We note that our legislature recently adopted OCGA § 17-3-2.1 which extended the limitation period for certain offenses, including child molestation and aggravated child molestation, to provide that the limitation period does not begin to run until the victim has reached the age of 16. That Code section only applies to the designated offenses that are committed on or after July 1, 1992; therefore, the statute is not applicable to this case.
This case gives us an opportunity to reconsider our earlier decision in Sears v. State, 182 Ga. App. 480 ( 356 S.E.2d 72) (1987). In Sears, we held that infancy does not toll the running of a statute of limitation period. In reaching that conclusion we were guided by what was then the expression of legislative intent concerning statutes of limitation. At that time our legislature had provided no exceptions or conditions to tolling the applicable statute of limitation. Id. at 482. As is discussed supra, in footnote one, our legislature recently adopted OCGA § 17-3-2.1 which tolls the limitation period for certain offenses against minors, including child molestation and aggravated child molestation, until the victim reaches the age of 16.

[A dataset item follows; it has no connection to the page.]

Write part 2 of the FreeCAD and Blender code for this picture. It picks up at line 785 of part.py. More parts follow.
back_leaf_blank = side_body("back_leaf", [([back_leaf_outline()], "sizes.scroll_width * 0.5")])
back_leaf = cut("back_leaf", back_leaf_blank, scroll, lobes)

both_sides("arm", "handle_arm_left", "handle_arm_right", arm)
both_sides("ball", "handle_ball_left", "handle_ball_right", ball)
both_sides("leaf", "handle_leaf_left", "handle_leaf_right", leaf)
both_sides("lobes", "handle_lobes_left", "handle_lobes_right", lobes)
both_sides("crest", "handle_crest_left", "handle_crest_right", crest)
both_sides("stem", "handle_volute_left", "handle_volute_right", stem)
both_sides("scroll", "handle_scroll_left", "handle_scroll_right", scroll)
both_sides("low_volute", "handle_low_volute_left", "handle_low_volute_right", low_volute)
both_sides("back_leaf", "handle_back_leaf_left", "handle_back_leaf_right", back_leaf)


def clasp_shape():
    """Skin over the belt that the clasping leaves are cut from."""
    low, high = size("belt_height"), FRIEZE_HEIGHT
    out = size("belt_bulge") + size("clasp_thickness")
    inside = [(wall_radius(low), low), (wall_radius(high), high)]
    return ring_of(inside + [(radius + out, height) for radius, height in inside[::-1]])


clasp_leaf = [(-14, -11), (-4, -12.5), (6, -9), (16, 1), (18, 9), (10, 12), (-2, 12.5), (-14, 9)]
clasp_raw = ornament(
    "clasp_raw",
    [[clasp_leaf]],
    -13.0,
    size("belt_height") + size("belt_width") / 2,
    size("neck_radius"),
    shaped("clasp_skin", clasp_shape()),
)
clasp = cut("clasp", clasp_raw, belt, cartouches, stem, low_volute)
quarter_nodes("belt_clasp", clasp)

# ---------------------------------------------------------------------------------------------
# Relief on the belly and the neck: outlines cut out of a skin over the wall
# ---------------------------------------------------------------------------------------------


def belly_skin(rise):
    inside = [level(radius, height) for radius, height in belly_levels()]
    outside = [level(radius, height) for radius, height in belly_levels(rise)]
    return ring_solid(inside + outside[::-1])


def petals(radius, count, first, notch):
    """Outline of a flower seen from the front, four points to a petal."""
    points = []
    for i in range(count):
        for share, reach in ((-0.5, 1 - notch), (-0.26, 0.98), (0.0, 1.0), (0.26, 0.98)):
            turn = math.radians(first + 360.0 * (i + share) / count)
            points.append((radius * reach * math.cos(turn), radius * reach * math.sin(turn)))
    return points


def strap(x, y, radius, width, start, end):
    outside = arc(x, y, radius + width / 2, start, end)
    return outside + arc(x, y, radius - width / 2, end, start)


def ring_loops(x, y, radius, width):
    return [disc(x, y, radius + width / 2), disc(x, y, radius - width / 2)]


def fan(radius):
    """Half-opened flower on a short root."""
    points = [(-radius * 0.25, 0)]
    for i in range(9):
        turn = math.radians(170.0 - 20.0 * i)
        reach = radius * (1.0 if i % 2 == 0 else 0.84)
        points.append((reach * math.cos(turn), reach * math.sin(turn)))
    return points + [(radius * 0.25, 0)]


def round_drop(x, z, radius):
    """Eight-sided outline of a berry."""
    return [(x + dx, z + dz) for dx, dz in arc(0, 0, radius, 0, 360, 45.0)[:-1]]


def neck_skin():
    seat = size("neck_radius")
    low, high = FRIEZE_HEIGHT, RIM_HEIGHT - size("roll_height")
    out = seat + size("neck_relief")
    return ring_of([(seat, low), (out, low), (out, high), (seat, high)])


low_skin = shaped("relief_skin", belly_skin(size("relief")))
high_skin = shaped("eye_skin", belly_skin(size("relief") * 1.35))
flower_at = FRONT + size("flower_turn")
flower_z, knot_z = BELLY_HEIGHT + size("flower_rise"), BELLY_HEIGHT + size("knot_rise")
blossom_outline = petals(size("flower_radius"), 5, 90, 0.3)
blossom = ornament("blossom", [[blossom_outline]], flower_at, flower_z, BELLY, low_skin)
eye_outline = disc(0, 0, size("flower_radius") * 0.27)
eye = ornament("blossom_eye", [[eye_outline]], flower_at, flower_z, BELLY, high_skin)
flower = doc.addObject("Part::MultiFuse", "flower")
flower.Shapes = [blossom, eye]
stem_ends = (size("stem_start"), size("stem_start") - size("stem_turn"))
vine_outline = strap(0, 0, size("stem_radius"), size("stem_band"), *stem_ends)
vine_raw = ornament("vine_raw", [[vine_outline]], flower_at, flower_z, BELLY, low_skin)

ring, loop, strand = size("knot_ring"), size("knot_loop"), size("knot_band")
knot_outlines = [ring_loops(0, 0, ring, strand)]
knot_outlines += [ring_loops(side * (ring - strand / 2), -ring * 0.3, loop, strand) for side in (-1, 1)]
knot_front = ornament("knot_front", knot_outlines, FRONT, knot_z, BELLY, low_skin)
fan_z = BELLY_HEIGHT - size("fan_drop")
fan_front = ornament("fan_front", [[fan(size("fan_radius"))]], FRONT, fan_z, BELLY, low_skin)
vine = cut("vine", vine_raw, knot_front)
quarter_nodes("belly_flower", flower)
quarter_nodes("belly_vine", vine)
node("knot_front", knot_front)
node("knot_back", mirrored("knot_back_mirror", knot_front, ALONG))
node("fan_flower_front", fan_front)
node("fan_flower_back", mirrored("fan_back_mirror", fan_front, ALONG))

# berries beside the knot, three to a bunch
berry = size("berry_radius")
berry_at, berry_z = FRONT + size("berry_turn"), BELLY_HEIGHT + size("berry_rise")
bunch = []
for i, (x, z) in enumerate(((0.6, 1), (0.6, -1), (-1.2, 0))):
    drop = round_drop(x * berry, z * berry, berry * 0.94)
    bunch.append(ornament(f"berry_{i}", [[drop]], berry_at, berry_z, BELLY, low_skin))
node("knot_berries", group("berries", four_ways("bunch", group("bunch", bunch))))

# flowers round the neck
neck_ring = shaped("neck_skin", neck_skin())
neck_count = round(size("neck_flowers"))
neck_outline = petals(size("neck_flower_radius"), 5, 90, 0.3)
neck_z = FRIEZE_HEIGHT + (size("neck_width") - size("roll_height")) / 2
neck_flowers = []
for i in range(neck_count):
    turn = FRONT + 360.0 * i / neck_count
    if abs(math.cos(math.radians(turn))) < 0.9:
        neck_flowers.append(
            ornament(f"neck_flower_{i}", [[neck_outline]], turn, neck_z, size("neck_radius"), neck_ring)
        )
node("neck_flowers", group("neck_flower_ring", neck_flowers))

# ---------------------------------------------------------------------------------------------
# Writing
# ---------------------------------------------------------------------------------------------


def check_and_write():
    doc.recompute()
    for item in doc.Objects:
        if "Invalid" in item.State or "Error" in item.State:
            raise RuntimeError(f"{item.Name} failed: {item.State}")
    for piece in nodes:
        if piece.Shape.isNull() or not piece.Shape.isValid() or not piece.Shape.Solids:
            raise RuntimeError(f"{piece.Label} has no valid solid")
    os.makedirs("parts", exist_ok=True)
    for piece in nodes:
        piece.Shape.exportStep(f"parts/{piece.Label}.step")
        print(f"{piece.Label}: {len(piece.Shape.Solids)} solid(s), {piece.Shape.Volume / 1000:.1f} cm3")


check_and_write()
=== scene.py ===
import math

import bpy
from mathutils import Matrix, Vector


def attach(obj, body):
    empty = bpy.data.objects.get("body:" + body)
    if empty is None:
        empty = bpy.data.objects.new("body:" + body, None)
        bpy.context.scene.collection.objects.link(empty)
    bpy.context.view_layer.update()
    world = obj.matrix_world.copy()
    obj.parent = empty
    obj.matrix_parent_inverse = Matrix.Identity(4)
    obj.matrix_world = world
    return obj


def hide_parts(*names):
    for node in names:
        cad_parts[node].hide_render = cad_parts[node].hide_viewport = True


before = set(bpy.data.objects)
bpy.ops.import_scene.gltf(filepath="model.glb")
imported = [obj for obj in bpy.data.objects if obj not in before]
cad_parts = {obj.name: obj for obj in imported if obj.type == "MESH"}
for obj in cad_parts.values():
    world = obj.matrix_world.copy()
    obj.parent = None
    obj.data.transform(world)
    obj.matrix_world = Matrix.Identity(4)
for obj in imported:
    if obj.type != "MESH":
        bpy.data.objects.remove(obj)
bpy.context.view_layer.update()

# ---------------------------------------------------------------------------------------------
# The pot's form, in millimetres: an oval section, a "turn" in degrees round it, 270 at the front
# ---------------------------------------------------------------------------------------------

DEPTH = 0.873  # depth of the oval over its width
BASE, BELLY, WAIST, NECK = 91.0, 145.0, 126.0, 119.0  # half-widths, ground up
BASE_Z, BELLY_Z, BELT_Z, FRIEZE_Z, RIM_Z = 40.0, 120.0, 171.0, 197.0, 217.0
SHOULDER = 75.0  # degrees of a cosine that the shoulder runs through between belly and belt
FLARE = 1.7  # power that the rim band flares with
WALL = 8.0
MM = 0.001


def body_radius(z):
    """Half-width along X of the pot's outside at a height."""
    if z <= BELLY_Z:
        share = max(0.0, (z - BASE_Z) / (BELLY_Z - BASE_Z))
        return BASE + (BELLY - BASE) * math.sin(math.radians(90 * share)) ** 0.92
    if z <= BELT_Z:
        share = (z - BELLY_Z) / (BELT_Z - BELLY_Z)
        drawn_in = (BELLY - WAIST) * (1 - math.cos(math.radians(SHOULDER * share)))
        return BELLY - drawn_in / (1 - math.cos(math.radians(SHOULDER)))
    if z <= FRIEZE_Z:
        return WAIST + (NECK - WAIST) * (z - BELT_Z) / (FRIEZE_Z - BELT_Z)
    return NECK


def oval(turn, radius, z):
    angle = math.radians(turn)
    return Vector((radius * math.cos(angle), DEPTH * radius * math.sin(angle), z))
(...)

This case highlights why such a tolling period is necessary for certain crimes against minors. In this case the victim was between three and five years of age at the time defendant repeatedly raped him. Because the victim's knowledge was imputed to the State and since the last act occurred on or before May 1985, defendant's indictment in 1993, when the victim was only twelve years old, was untimely. It is unlikely that a victim that young would have any conception he was the victim of a crime and would at most understand that the defendant hurt him; yet through a legal fiction we must assume the State had knowledge of these crimes at that time. In cases such as this, by the time the victim is actually able to understand or remember what happened to him, it is highly probable that the applicable statute of limitation period has expired. Without a tolling provision in such cases a defendant is far less likely to be convicted of a crime committed against a child if his victim is very young at the time of the crime. Certainly that is not a situation that should be promoted or encouraged.

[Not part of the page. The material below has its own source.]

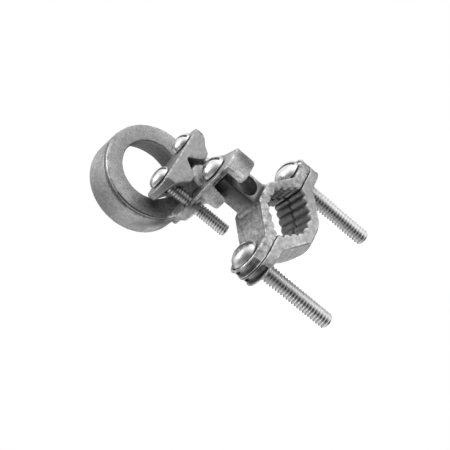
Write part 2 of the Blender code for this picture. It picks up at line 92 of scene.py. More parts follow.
# %% [markdown]
# ## Shader sums written as Python
# A material that varies over a surface needs many small nodes. A class that wraps one
# output socket lets them be written as sums, so that `1 - mask` or `grain * 0.3` adds
# the Math nodes by itself. Every other kind of node comes from one function.

# %% Shader helper
class Wire:
    """One output socket of a node tree, with arithmetic."""

    def __init__(self, tree, socket):
        self.tree = tree
        self.socket = socket

    def maths(self, operation, first, second):
        """A Math node on two values. Either may be a plain number."""
        return node(self.tree, "ShaderNodeMath", {"operation": operation}, {0: first, 1: second})

    def __add__(self, other):
        return self.maths("ADD", self, other)

    def __radd__(self, other):
        return self.maths("ADD", other, self)

    def __sub__(self, other):
        return self.maths("SUBTRACT", self, other)

    def __rsub__(self, other):
        return self.maths("SUBTRACT", other, self)

    def __mul__(self, other):
        return self.maths("MULTIPLY", self, other)

    def __rmul__(self, other):
        return self.maths("MULTIPLY", other, self)

    def __pow__(self, other):
        return self.maths("POWER", self, other)

    def held(self, low=0.0, high=1.0):
        """The value kept between two limits."""
        return self.maths("MINIMUM", self.maths("MAXIMUM", self, low), high)

    def step(self, low, high):
        """0 below low, 1 above high, and straight between them."""
        return ((self - low) * (1.0 / (high - low))).held()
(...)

OCGA § 17-3-2.1 evinces the legislature's intent that statutes of limitation for certain crimes against minors should be tolled by the infancy of the victim until such time as the victim is 16 years of age. In light of the legislature's decision that the limitation period for certain crimes should vary depending on the age of the victim, we now overrule our decision in Sears v. State to the extent the holding in that case is applicable to those crimes designated in OCGA § 17-3-2.1. As of the date of this opinion, infancy shall toll the statute of limitation for those crimes until the victim is 16 years of age or until the violation is reported to law enforcement authorities, whichever is earlier. Because the limitation period in this case has already expired and cannot now be revived, our decision to overrule Sears v. State does not affect the judgment in this case. 22 CJS, Criminal Law, § 197; see Sobiek v. Superior Court of San Mateo County, 28 Cal.App.3d 846 (106 Cal.Rptr. 516, 519) (1st Dist. 1972).
Judgment reversed. McMurray, P. J., Birdsong, P. J., Beasley, P. J., Andrews, Johnson, Blackburn, Smith, JJ., and Senior Appellate Judge Harold R. Banke concur in judgment only.